For our Secondi we had Grilled Whole Orata wrapped in fig leaf with olio nuovo and Beef Brasato with polenta and a horseradish gremolata.
The Orata was served tableside by the waitress. She separated the head and opened up the fish. She then drizzled it with olive oil and sprinkled it with sea salt. The fish was incredibly tender and flakey with a hint of smokiness from the fig leaf. What was most important to me was that I could taste the delicate flavor of the fish. There was a respect for the ingredient and they allowed it to speak for itself.
The Beef Brasato was decadent. Fork tender beef that melted in your mouth. When you braise meat you get that strong beef flavor that can dominate the dish. You need that little kick of the horseradish gremolata to keep it from being one-dimensional. And then following it up with a creamy polenta that was so simple and delicious. It was a great marriage of flavors all the way around.
The thoughtfulness continued during this course. Before serving the dishes our waitress asked us if we still wanted our third selection of wine. We said yes and had the Chianti Classico Riserva. Â A delicious Chianti that complimented both dishes and added to their flavors without overpowering.
For the Dolci course we ordered Bombolini with lemon mascarpone, and raspberry sorbetto.
The best way to describe this dish is crispy little fried donuts with a light center.

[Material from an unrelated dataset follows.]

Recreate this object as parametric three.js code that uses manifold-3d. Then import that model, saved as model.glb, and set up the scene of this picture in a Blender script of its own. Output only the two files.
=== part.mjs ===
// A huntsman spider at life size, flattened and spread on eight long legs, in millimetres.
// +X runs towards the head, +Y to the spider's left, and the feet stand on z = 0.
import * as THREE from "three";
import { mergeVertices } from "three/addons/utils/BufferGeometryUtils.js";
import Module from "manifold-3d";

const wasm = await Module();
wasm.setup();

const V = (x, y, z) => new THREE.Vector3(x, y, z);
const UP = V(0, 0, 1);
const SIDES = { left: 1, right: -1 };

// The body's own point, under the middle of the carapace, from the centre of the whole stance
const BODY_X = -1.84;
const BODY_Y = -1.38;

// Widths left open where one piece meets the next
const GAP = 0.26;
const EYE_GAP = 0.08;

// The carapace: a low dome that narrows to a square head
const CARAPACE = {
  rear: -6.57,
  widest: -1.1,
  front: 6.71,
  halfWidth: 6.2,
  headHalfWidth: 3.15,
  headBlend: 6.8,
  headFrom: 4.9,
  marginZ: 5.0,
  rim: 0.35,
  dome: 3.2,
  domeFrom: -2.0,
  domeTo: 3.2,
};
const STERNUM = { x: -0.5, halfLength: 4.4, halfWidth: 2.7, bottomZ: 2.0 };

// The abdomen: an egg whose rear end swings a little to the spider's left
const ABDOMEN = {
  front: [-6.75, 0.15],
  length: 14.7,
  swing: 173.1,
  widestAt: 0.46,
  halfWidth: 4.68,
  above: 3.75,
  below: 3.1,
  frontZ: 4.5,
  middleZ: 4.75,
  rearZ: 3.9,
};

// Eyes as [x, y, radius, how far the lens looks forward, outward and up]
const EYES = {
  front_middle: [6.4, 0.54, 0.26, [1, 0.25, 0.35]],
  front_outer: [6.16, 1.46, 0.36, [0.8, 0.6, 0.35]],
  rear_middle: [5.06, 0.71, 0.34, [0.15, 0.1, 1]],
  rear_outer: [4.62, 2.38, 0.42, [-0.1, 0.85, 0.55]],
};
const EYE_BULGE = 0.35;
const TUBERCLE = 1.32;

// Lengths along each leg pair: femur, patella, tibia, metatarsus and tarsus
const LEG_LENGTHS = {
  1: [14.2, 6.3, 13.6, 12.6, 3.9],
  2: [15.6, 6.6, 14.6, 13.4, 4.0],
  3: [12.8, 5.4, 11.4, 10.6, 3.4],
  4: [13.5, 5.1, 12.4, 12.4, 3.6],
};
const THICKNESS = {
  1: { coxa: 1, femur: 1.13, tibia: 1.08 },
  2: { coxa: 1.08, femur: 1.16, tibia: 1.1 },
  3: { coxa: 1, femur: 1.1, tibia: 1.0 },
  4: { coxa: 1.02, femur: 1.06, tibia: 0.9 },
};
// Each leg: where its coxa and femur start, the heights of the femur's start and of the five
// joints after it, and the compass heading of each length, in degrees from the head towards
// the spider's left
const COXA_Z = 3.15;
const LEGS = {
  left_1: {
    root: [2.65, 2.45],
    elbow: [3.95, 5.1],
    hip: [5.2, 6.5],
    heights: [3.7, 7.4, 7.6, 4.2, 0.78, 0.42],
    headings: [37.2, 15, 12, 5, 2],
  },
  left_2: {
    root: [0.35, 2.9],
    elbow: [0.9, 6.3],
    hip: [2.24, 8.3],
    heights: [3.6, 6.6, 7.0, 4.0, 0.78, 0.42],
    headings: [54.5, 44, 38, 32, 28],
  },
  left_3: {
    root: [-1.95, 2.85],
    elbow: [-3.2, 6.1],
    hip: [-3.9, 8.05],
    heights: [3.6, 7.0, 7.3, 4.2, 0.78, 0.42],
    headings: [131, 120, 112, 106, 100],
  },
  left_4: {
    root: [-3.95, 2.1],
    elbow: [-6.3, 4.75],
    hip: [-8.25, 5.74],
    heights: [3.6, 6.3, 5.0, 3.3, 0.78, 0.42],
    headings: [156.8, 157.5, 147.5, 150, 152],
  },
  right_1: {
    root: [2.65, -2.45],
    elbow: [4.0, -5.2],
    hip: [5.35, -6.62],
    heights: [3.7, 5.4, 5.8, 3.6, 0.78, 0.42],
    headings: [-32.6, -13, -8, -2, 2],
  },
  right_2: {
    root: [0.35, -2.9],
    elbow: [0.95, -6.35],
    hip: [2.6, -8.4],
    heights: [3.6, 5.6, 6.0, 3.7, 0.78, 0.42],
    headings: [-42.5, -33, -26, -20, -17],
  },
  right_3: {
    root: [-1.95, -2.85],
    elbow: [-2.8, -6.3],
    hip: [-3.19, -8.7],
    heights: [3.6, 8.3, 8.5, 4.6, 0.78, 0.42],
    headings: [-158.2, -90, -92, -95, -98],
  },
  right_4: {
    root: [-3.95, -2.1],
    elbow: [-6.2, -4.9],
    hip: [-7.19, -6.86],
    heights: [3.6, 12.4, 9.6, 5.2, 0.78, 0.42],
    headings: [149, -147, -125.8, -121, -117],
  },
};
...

It is served with a tart mascarpone and sweet raspberry sorbetto. A delicious little desert.
We were taken care of in every way this evening. I felt like a guest in someone’s home where every detail is thought out and executed to make your stay as memorable as possible. The wait staff did an incredible job of pacing the meal to not make us feel rushed. The Sommelier made superb selections of wine. And Chef Molina and his kitchen staff prepared delicious dishes. I really could not find anything to complain about only to praise them for covering all the bases and beating my expectations. Osteria Mozza has set the bar in Los Angeles as being the best restaurant. I look forward to seeing other restaurants catching up to the new standard.